• [Dataset excerpt]:
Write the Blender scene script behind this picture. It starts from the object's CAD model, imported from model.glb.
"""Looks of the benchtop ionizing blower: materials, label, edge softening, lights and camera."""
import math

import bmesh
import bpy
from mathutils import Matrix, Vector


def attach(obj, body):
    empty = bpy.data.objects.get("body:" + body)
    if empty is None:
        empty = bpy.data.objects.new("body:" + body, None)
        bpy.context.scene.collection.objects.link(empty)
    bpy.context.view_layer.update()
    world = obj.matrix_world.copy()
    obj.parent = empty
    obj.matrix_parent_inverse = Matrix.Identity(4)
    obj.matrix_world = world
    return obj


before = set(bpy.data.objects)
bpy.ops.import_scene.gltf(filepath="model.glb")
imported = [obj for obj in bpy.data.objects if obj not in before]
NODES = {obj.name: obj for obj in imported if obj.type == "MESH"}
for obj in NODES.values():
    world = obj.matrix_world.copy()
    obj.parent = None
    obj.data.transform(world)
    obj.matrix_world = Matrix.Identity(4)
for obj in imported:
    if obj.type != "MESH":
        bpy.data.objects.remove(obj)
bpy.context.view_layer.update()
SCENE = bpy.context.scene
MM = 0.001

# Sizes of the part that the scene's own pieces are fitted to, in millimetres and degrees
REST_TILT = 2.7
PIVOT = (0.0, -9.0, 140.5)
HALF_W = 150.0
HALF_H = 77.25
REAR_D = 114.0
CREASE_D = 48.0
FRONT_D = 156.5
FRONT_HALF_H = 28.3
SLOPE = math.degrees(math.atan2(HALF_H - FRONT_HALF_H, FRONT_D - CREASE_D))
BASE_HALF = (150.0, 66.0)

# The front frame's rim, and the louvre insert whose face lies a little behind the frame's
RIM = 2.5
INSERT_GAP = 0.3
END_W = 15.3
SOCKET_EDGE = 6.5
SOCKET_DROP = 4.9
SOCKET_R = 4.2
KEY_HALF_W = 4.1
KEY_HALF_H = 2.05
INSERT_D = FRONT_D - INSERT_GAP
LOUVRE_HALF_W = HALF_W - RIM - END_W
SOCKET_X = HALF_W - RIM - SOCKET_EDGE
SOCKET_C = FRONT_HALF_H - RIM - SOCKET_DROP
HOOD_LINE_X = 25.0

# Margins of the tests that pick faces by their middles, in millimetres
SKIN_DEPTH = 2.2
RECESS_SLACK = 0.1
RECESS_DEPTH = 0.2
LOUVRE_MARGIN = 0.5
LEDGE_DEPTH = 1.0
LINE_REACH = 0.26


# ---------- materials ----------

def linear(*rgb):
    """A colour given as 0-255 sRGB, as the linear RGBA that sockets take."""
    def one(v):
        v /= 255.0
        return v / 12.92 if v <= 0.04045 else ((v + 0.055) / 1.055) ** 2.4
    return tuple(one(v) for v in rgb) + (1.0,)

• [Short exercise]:
Extract the full listing and reproduce each line exactly.

• [Solution]:
Write the Blender scene script behind this picture. It starts from the object's CAD model, imported from model.glb.
"""Looks of the benchtop ionizing blower: materials, label, edge softening, lights and camera."""
import math

import bmesh
import bpy
from mathutils import Matrix, Vector


def attach(obj, body):
    empty = bpy.data.objects.get("body:" + body)
    if empty is None:
        empty = bpy.data.objects.new("body:" + body, None)
        bpy.context.scene.collection.objects.link(empty)
    bpy.context.view_layer.update()
    world = obj.matrix_world.copy()
    obj.parent = empty
    obj.matrix_parent_inverse = Matrix.Identity(4)
    obj.matrix_world = world
    return obj


before = set(bpy.data.objects)
bpy.ops.import_scene.gltf(filepath="model.glb")
imported = [obj for obj in bpy.data.objects if obj not in before]
NODES = {obj.name: obj for obj in imported if obj.type == "MESH"}
for obj in NODES.values():
    world = obj.matrix_world.copy()
    obj.parent = None
    obj.data.transform(world)
    obj.matrix_world = Matrix.Identity(4)
for obj in imported:
    if obj.type != "MESH":
        bpy.data.objects.remove(obj)
bpy.context.view_layer.update()
SCENE = bpy.context.scene
MM = 0.001

# Sizes of the part that the scene's own pieces are fitted to, in millimetres and degrees
REST_TILT = 2.7
PIVOT = (0.0, -9.0, 140.5)
HALF_W = 150.0
HALF_H = 77.25
REAR_D = 114.0
CREASE_D = 48.0
FRONT_D = 156.5
FRONT_HALF_H = 28.3
SLOPE = math.degrees(math.atan2(HALF_H - FRONT_HALF_H, FRONT_D - CREASE_D))
BASE_HALF = (150.0, 66.0)

# The front frame's rim, and the louvre insert whose face lies a little behind the frame's
RIM = 2.5
INSERT_GAP = 0.3
END_W = 15.3
SOCKET_EDGE = 6.5
SOCKET_DROP = 4.9
SOCKET_R = 4.2
KEY_HALF_W = 4.1
KEY_HALF_H = 2.05
INSERT_D = FRONT_D - INSERT_GAP
LOUVRE_HALF_W = HALF_W - RIM - END_W
SOCKET_X = HALF_W - RIM - SOCKET_EDGE
SOCKET_C = FRONT_HALF_H - RIM - SOCKET_DROP
HOOD_LINE_X = 25.0

# Margins of the tests that pick faces by their middles, in millimetres
SKIN_DEPTH = 2.2
RECESS_SLACK = 0.1
RECESS_DEPTH = 0.2
LOUVRE_MARGIN = 0.5
LEDGE_DEPTH = 1.0
LINE_REACH = 0.26


# ---------- materials ----------

def linear(*rgb):
    """A colour given as 0-255 sRGB, as the linear RGBA that sockets take."""
    def one(v):
        v /= 255.0
        return v / 12.92 if v <= 0.04045 else ((v + 0.055) / 1.055) ** 2.4
    return tuple(one(v) for v in rgb) + (1.0,)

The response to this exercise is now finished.